Daarnaast schuilt een gevaar in die bemoeienis: het randje van betutteling is dun. Vandaag een fitnessapp en een verplichte stappenchallenge, morgen vragen ze naar je slaapritme. Voor je het weet, voelt het alsof je baas op je Fitbit meekijkt. Klinkt dat als een absurd toekomstbeeld? Veel daarvan is nu al werkelijkheid: sommige bedrijven laten medewerkers calorieën tellen of samen mediteren ‘voor hogere productiviteit’. Een beetje bemoeienis onder het mom van welzijn op het werk. Zijn hoe je je voelt, je gezondheid en wat je doet geen privézaak?
Al snel voelt de ‘leuke werkdag’ – met teambuilding en mindful wandelen – als een verplichting aan.
We horen vaak dat gelukkige werknemers productiever zijn. Begrijpelijk dus dat bedrijven daarin investeren. Maar daarin schuilt een paradox: door geluk tot een KPI te bombarderen, verschuift de focus van de intrinsieke waarde van welzijn op het werk naar kille targets.

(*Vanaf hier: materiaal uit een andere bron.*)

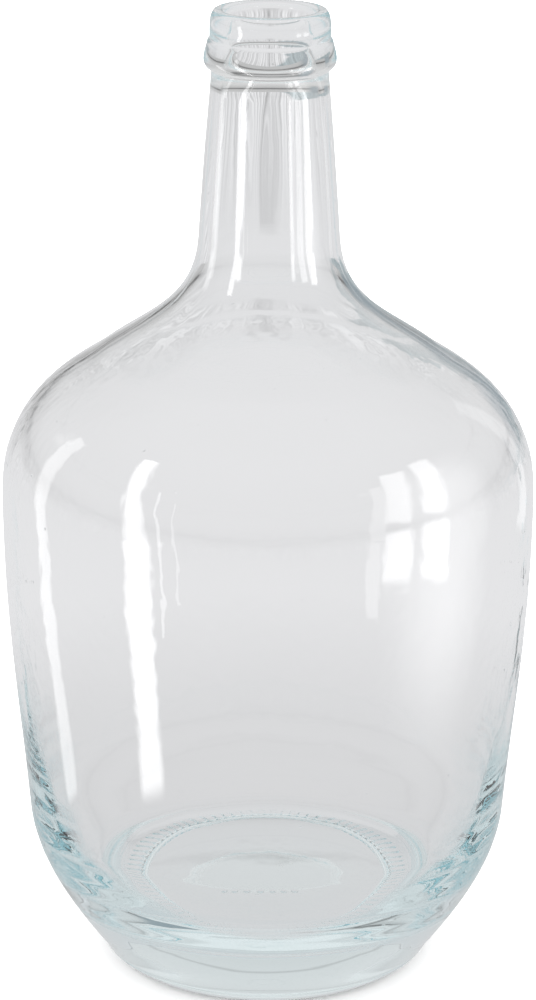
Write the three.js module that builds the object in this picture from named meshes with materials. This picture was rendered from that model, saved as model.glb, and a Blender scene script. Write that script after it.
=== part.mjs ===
// A clear glass carboy that holds one gallon (4.5 litres), moulded in one piece: bearing ring, heel, body,
// shoulder, neck and finish are stretches of one wall, so the whole object is one closed solid.
//
// Units are millimetres. +Z is up, the Z axis is the axis of the glass, and the origin is the centre of
// the circle that the bearing ring stands on. The inside and the outside are both outlines in the
// (radius, height) plane, and one turn of the whole outline makes the wall.

import * as THREE from 'three';

// Overall size
const overallHeight = 349;
const bodyRadius = 95;
const bodyRadiusHeight = 176;

// Foot: the flat ring that bears on the table, and the round that joins it to the heel
const ringInnerRadius = 43.5;
const ringOuterRadius = 49;
const footRadius = 60.4;
const footHeight = 5;

// Outer wall: where its curves meet, and the direction of the wall there (degrees from the +radius axis)
const heelTop = { radius: 86.7, height: 57.6, direction: 85.3 };
const shoulderBend = { radius: 61.4, height: 226.6, direction: 142.5 };
const neckRoot = { radius: 24.8, height: 268.5, direction: 93.5 };
const neckTop = { radius: 20.4, height: 327.8, direction: 94 };

// Finish: the collar below the lip, the lip and the bore that takes a bung
const collarBottom = { radius: 21.2, height: 328.6 };
const collarWidest = { radius: 23.1, height: 331.8 };
const collarShoulder = { radius: 21.7, height: 338.4 };
const collarTop = { radius: 21, height: 339.3 };
const lipRoundStart = 343.2;
const landInnerRadius = 17.4;
const landOuterRadius = 18.6;
const boreRadius = 15.4;
const boreTop = 346;
const boreBottom = 335;

// Wall: thin round the body, thicker towards the heel below it and towards the neck above it
const bodyWall = 1.8;
const thickBelow = 77;
const thickening = 0.14;
const thickeningSoftness = 11.1;
const neckExtraWall = 2.2;
const neckThickening = { from: 176, to: 268.5 };

// Base: the floor inside, the corner where it meets the wall, and the push-up underneath it
const floorHeight = 38.1;
const floorEdge = { radius: 45.4, height: 30.8, direction: -16.8 };
const cornerStart = 0.49;
const pushUpHeight = 4.6;
const pushUpRadius = 41;
const pushUpStep = 3.4;

const turnSteps = 44;
const glassColour = 0xdfe9e8;

const point = (radius, height) => new THREE.Vector2(radius, height);

function directionOf(degrees) {
  const angle = THREE.MathUtils.degToRad(degrees);
  return point(Math.cos(angle), Math.sin(angle));
}

// A cubic curve that leaves `start` and reaches `end` in the given directions. The reaches say how far
// each direction is held.
function bend(start, startDirection, startReach, end, endDirection, endReach) {
  const firstHandle = start.clone().addScaledVector(directionOf(startDirection), startReach);
  const lastHandle = end.clone().addScaledVector(directionOf(endDirection), -endReach);
  return new THREE.CubicBezierCurve(start, firstHandle, lastHandle, end);
}

function bendBetween(lower, lowerReach, upper, upperReach) {
  const start = point(lower.radius, lower.height);
  const end = point(upper.radius, upper.height);
  return bend(start, lower.direction, lowerReach, end, upper.direction, upperReach);
}

// How thick the wall is where the outer wall has this height
function wallThickness(height) {
  const below = (thickBelow - height) / thickeningSoftness;
  const heelPart = thickening * thickeningSoftness * Math.log(1 + Math.exp(below));
  const { from, to } = neckThickening;
  const neckPart = neckExtraWall * THREE.MathUtils.smoothstep(height, from, to);
  return bodyWall + heelPart + neckPart;
}

// The points of a stretch of outer wall, from `start` to 1, moved inwards by the wall's thickness
function insidePoints(curve, steps, start = 0) {
  const points = [];
  for (let step = 0; step <= steps; step += 1) {
    const place = start + ((1 - start) * step) / steps;
    const outer = curve.getPoint(place);
    const along = curve.getTangent(place);
    const inwards = point(-along.y, along.x);
    points.push(outer.addScaledVector(inwards, wallThickness(outer.y)));
  }
  return points;
}

const widest = { radius: bodyRadius, height: bodyRadiusHeight, direction: 90 };
const footEdge = { radius: footRadius, height: footHeight, direction: 64 };
const heel = bendBetween(footEdge, 7, heelTop, 24.3);
const lowerBody = bendBetween(heelTop, 42.8, widest, 48.6);
const shoulder = bendBetween(widest, 34, shoulderBend, 11.6);
const neckSweep = bendBetween(shoulderBend, 18.8, neckRoot, 23.8);
const neck = bendBetween(neckRoot, 15.7, neckTop, 19.4);
const wallCurves = [
  { curve: lowerBody, steps: 5 },
  { curve: shoulder, steps: 7 },
  { curve: neckSweep, steps: 6 },
  { curve: neck, steps: 2 },
];

// The underside, from the axis out to the foot
function undersidePoints() {
  const pushUp = bend(point(0, pushUpHeight), 0, 18, point(pushUpRadius, pushUpStep), -3, 10);
  const step = bend(point(pushUpRadius, pushUpStep), -3, 1.2, point(ringInnerRadius, 0), -70, 1.2);
  const foot = bend(point(ringOuterRadius, 0), 0, 6, point(footRadius, footHeight), 68, 1.6);
  return [...pushUp.getPoints(4), ...step.getPoints(2).slice(1), ...foot.getPoints(4)];
}

function outsidePoints() {
  const points = heel.getPoints(6).slice(1);
  for (const { curve, steps } of wallCurves) {
    points.push(...curve.getPoints(steps).slice(1));
  }
  return points;
}

// Collar, lip and bore, from the top of the neck outside to the top of the neck inside
function finishPoints() {
  const bottom = point(collarBottom.radius, collarBottom.height);
  const widestPlace = point(collarWidest.radius, collarWidest.height);
  const shoulderPlace = point(collarShoulder.radius, collarShoulder.height);
  const top = point(collarTop.radius, collarTop.height);
  const underCollar = bend(bottom, 10, 0.8, widestPlace, 90, 1.6);
  const overCollar = bend(widestPlace, 90, 1.8, shoulderPlace, 104, 2.6);
  const lipStart = point(collarTop.radius, lipRoundStart);
  const lipOutside = bend(lipStart, 90, 3.6, point(landOuterRadius, overallHeight), 180, 1.4);
  const landInner = point(landInnerRadius, overallHeight);
  const lipInside = bend(landInner, 180, 1.1, point(boreRadius, boreTop), 270, 1.7);
  const neckInside = insidePoints(neck, 1)[1];
  const flare = bend(point(boreRadius, boreBottom), 270, 3, neckInside, 274, 3);
  return [
    ...underCollar.getPoints(3),
    ...overCollar.getPoints(3).slice(1),
    top,
    ...lipOutside.getPoints(4),
    ...lipInside.getPoints(3),
    ...flare.getPoints(3),
  ];
}

function insideOutlinePoints() {
  const points = [];
  for (const { curve, steps } of wallCurves.toReversed()) {
    points.push(...insidePoints(curve, steps).toReversed().slice(1));
  }
  points.push(...insidePoints(heel, 3, cornerStart).toReversed().slice(1));
  const cornerTop = points.at(-1);
  const above = points.at(-2);
  const wallAngle = Math.atan2(above.y - cornerTop.y, above.x - cornerTop.x);
  const edge = point(floorEdge.radius, floorEdge.height);
  const corner = bend(edge, floorEdge.direction, 8.9, cornerTop, THREE.MathUtils.radToDeg(wallAngle), 7.5);
  const floor = bend(point(0, floorHeight), 0, 18.2, edge, floorEdge.direction, 11.4);
  points.push(...corner.getPoints(6).toReversed().slice(1));
  points.push(...floor.getPoints(3).toReversed().slice(1));
  return points;
}

const outline = [...undersidePoints(), ...outsidePoints(), ...finishPoints(), ...insideOutlinePoints()];

const glassMaterial = new THREE.MeshStandardMaterial({
  color: glassColour,
  roughness: 0.05,
  metalness: 0,
  transparent: true,
  opacity: 0.35,
});

const carboy = new THREE.Group();
const vessel = new THREE.Mesh(new THREE.LatheGeometry(outline, turnSteps), glassMaterial);
vessel.name = 'glass_vessel';
// A lathe turns its outline round Y, so the glass is stood up on Z
vessel.rotation.x = Math.PI / 2;
carboy.add(vessel);

export default carboy;
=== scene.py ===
"""A clear glass carboy on a pale floor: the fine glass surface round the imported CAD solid.

The CAD node holds the size, the mass and the collision shape. This script replaces it with one
continuous glass wall that has what the plain solid leaves out: the knurled bearing ring, the seams of the
mould, the rim and the dots of its base plate, the slightly uneven inside of blown glass, and the chill
ripples of the heel. The material adds faint waves, pin-head pits, smears, and a scuff under the ring.
"""

import math

import bmesh
import bpy
from mathutils import Matrix, Vector, noise


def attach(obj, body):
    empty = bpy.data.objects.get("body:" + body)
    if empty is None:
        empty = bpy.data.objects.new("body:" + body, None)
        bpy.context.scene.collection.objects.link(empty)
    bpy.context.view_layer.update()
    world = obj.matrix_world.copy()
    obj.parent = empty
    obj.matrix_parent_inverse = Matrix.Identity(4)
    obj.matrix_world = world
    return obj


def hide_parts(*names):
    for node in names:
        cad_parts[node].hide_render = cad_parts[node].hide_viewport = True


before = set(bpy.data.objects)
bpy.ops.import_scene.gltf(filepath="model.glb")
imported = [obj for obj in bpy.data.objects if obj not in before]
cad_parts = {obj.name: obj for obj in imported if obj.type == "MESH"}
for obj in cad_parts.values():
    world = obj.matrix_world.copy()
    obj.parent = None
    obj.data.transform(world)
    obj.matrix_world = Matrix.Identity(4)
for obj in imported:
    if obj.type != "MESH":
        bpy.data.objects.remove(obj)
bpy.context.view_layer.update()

MM = 0.001
CAD_NODE = "glass_vessel"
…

Motivatie en voldoening komen van binnenuit, niet uit randanimatie. Wat als we het vele geld dat gaat naar het ‘verwennen’ van werknemers eens zouden steken in het versterken van hun skills – zachte en harde? Wat als het welzijnsbeleid in bedrijven nu eens gericht was op veerkracht en het omgaan met stress- en crisissituaties? Of het bijveilen van harde kennis en kunde?
Natuurlijk is het niet zwart-wit. Geen enkele werknemer vaart wel bij een toxische baas of onmenselijke werkdruk. Werkgevers moeten zorgen voor een gezonde, respectvolle omgeving zonder onnodige stress, waar mentale gezondheid bespreekbaar is. En ja, daar kunnen bepaalde faciliteiten bij komen kijken. Maar er is een verschil tussen voorkomen dat mensen ongelukkig worden en ze per se gelukkig maken. Dat eerste is basis, het tweede is ingewikkelder – en ligt grotendeels bij de werknemer zelf.
Hoe moet het dan anders? In plaats van te focussen op het idee dat werknemers gelukkig moeten zijn op het werk, schenken we beter aandacht aan hun persoonlijke groei. Reik skills aan in plaats van faciliteiten. Liever coaching dan een fruitmand, liever een vrijblijvende cursus dan een verplichte uitdaging, liever op maat dan eenheidsworst. Alle gelikte promopraatjes en hippe teamactiviteiten veranderen niets: echte tevredenheid is persoonlijk, geen universeel hr-recept. Wie zijn eigen geluk outsourcet naar zijn werkgever, blijft met lege handen achter.